Pakistan will start monitoring seven major websites, including Google, Yahoo and Amazon, for sacrilegious content, while blocking 17 other, lesser-known sites it deems offensive to Muslims, an official said Friday.
The moves follow a temporary ban imposed on Facebook in May that drew both praise and condemnation in a country that has long struggled to figure out how strict a version of Islam it should follow.
Both the Facebook ban and the move announced Friday were in response to court orders. The sites to be monitored include Yahoo, Google, MSN, Hotmail, YouTube, Amazon and Bing, said Pakistan Telecommunication Authority spokesman Khurram Mehran.
"If any particular link with offensive content appears on these websites, the (link) shall be blocked immediately without disturbing the main website," Mehran said.
An example of one of the 17 sites being blocked include islamexposed.blogspot.com, Mehran said. That site features postings with headlines such as "Islam: The Ultimate Hypocrisy" and links to anti-Islam online petitions.
Mehran said that, under instructions from the Ministry of Information Technology, the authority had begun the process of barring and monitoring the various sites. Facebook was not part of the latest petition ruled upon by the judge, Mehran said.
Attempts to reach officials with several of the affected sites were not immediately successful Friday.

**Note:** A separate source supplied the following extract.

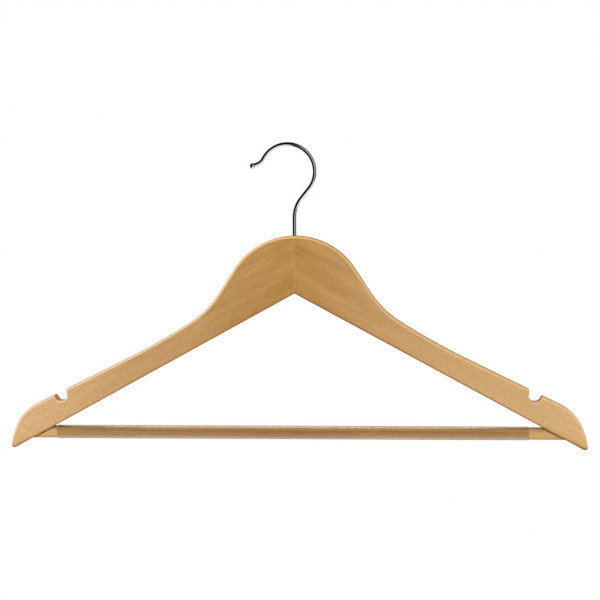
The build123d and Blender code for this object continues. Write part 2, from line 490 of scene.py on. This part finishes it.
def sleeve_tube():
    """The clear tube round the bar, with ribs along it and rounded lips."""
    low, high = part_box("grip_sleeve")
    skin = (high.z - low.z) / 2 - rib_height
    bore = skin - sleeve_wall

    # rings of the tube as (place along the bar, radius, share of the ribs' height)
    section = (
        (low.x, bore, 0.0),
        (low.x, skin - sleeve_lip, 0.0),
        (low.x + sleeve_lip, skin, 1.0),
        (high.x - sleeve_lip, skin, 1.0),
        (high.x, skin - sleeve_lip, 0.0),
        (high.x, bore, 0.0),
    )
    sides = sides_per_rib * rib_count
    shape = bmesh.new()
    loops = []
    for place, radius, ribbed in section:
        loop = []
        for step in range(sides):
            turn = tau * step / sides
            reach = radius + ribbed * rib_height * (1.0 + cos(rib_count * turn)) / 2
            loop.append(shape.verts.new((place, reach * sin(turn), bar_middle + reach * cos(turn))))
        loops.append(loop)
    for first, second in zip(loops, loops[1:] + loops[:1]):
        for step in range(sides):
            shape.faces.new((first[step - 1], first[step], second[step], second[step - 1]))
    bmesh.ops.recalc_face_normals(shape, faces=shape.faces)
    mesh = bpy.data.meshes.new("ribbed_sleeve")
    shape.to_mesh(mesh)
    shape.free()
    mesh.shade_smooth()
    mesh.set_sharp_from_angle(angle=sharp_edge)
    mesh.materials.append(clear_sleeve())
    tube = bpy.data.objects.new("ribbed_sleeve", mesh)
    bpy.context.scene.collection.objects.link(tube)
    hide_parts("grip_sleeve")
    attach(tube, "hanger")
    return tube


def make_camera():
    """The photograph's camera, from its place and its three angles."""
    forward = Vector((
        sin(camera_yaw) * cos(camera_pitch),
        cos(camera_yaw) * cos(camera_pitch),
        sin(camera_pitch),
    ))
    level = Vector((cos(camera_yaw), -sin(camera_yaw), 0.0))
    up = level.cross(forward)
    right = level * cos(camera_roll) + up * sin(camera_roll)
    top = up * cos(camera_roll) - level * sin(camera_roll)
    camera = bpy.data.objects.new("photo_camera", bpy.data.cameras.new("photo_camera"))
    camera.matrix_world = Matrix((right, top, -forward)).transposed().to_4x4()
    camera.location = camera_place
    camera.data.lens = camera_lens
    camera.data.sensor_width = sensor_width
    bpy.context.scene.collection.objects.link(camera)
    bpy.context.scene.camera = camera


def lit_group(name, pieces, state):
    """A group of pieces that a lamp is kept to, or kept away from."""
    group = bpy.data.collections.new(name)
    for piece in pieces:
        group.objects.link(piece)
    for member in group.collection_objects:
        member.light_linking.link_state = state
    return group


def softbox(name, place, aim, width, height, power, group):
    """A large rectangular lamp that points at a place."""
    lamp = bpy.data.lights.new(name, "AREA")
    lamp.shape = "RECTANGLE"
    lamp.size = width
    lamp.size_y = height
    lamp.energy = power
    holder = bpy.data.objects.new(name, lamp)
    holder.location = place
    holder.rotation_euler = (Vector(aim) - Vector(place)).to_track_quat("-Z", "Y").to_euler()
    holder.light_linking.receiver_collection = group
    holder.visible_camera = False
    bpy.context.scene.collection.objects.link(holder)


def light_studio(sleeve, floor):
    """Soft lamps for the wood, kept off the chrome and the sleeve, and two that give the sleeve its
    bright lines."""
    middle = (0.0, 0.0, -0.15)
    bar = (0.0, 0.0, bar_middle)
    hook = nodes["swivel_hook"]
    mirrors = lit_group("mirrors", [hook, sleeve], "EXCLUDE")
    wood_alone = lit_group("wood_alone", [hook, sleeve, floor], "EXCLUDE")
    tube = lit_group("tube", [sleeve], "INCLUDE")
    softbox("key", (-0.70, -1.40, 0.20), middle, width=0.9, height=0.7, power=6.5, group=mirrors)
    softbox("above", (-0.2, -0.3, 0.9), middle, width=1.0, height=0.6, power=4.5, group=mirrors)
    softbox("bounce", (0.0, -0.75, -0.70), middle, width=1.1, height=0.6, power=4.5, group=wood_alone)
    softbox("back", (0.95, 1.15, 0.1), middle, width=1.0, height=0.8, power=9.0, group=wood_alone)
    softbox("behind", (0.2, 1.4, 0.0), middle, width=2.0, height=1.0, power=3.0, group=wood_alone)
    softbox("overhead", (0.0, 0.15, 0.5), bar, width=1.2, height=0.3, power=4.0, group=tube)
    softbox("underneath", (0.0, -0.20, -0.65), bar, width=1.2, height=0.3, power=0.5, group=tube)


def make_world():
    """White where the camera looks and through the sleeve, soft light on the wood, and a dark studio
    with three pale panels in reflections."""
    world = bpy.data.worlds.new("studio")
    world.use_nodes = True
    bpy.context.scene.world = world
    sky = Nodes(world.node_tree)
    path = sky.node("LightPath").outputs
    direction = sky.node("TexCoord").outputs["Generated"]

    def towards(panel, to_low=0.0, to_high=1.0):
        product = sky.node("VectorMath", operation="DOT_PRODUCT")
        sky.feed(product.inputs[0], direction)
        sky.feed(product.inputs[1], panel.aim)
        return sky.spread(product.outputs["Value"], panel.start, panel.full, to_low, to_high, "SMOOTHSTEP")

    sides = sky.maths("MAXIMUM", towards(beside_panel), towards(behind_panel))
    panels = sky.mix(towards(below_panel), dark_studio, low_panel_colour)
    panels = sky.mix(sides, panels, side_panel_colour)
    around = towards(soft_side, soft_low, soft_high)
    ambient = sky.mix(path["Is Glossy Ray"], around, panels)
    seen = sky.maths("MAXIMUM", path["Is Camera Ray"], path["Is Transmission Ray"])
    sky.feed(sky.tree.nodes["Background"].inputs["Color"], sky.mix(seen, ambient, white))


def make_floor():
    """A pale floor far below, which fades into the white round it and hides nothing from below."""
    made = Finish("pale_floor")
    x = made.axes(made.place)["X"]
    y = made.axes(made.place)["Y"]
    squares = made.maths("ADD", made.maths("MULTIPLY", x, x), made.maths("MULTIPLY", y, y))
    away = made.maths("SQRT", squares)
    fade = made.spread(away, fade_start, fade_end, kind="SMOOTHSTEP")
    speckle = made.noise((0.02, 0.02, 0.02), detail=5.0)
    tone = made.mix(made.spread(speckle, low=0.3, high=0.7), floor_tone, floor_speck_tone)
    path = made.node("LightPath").outputs
    seen = made.maths("MAXIMUM", path["Is Camera Ray"], path["Is Transmission Ray"])
    underside = made.node("NewGeometry").outputs["Backfacing"]
    open_to = made.maths("MAXIMUM", path["Is Glossy Ray"], underside)
    made.set(Base_Color=tone, Roughness=0.8, Emission_Color=(*white, 1.0))
    made.set(Emission_Strength=made.maths("MULTIPLY", seen, floor_glow))
    made.set(Alpha=made.maths("SUBTRACT", 1.0, made.maths("MAXIMUM", fade, open_to)))
    bpy.ops.mesh.primitive_circle_add(
        vertices=floor_sides, radius=floor_radius, fill_type="NGON", location=(0, 0, floor_height)
    )
    floor = bpy.context.active_object
    floor.name = "floor"
    floor.data.materials.append(made.material)
    return floor


finish_nodes()
make_camera()
make_world()
floor = make_floor()
sleeve = sleeve_tube()
light_studio(sleeve, floor)
bpy.context.scene.view_settings.view_transform = "Standard"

A top court ordered the ban on Facebook for about two weeks in May amid anger over a page that encouraged users to post images of Islam's Prophet Muhammad. Many Muslims regard depictions of the prophet, even favorable ones, as blasphemous. YouTube also was briefly blocked at the time.
The Facebook ban was lifted after the social-networking company blocked that particular page in Pakistan, but officials said at the time that the government would keep blocking some other, unspecified sites that contain "sacrilegious material."
The Facebook controversy sparked a handful of protests across Pakistan, many by student members of radical Islamic groups. Some of the protesters carried signs advocating holy war against the website for allowing the page.
It also sparked a good deal of soul-searching, especially among commentators, who questioned why Pakistanis could not be entrusted to decide for themselves whether or not to look at a website.
Some observers noted that Pakistan had gone further than several other Muslim countries by issuing a ban on Facebook, and said it underscored the rise of conservative Islam in a South Asian nation once more influenced by moderate Sufi traditions.
It was not the first time that images of the prophet have sparked anger.
Pakistan and other Muslim countries saw large and sometimes violent protests in 2006 after a Danish newspaper published cartoons of Muhammad, and again in 2008 when they were reprinted. Later the same year, a suspected al-Qaida suicide bomber attacked the Danish Embassy in Islamabad, killing six people.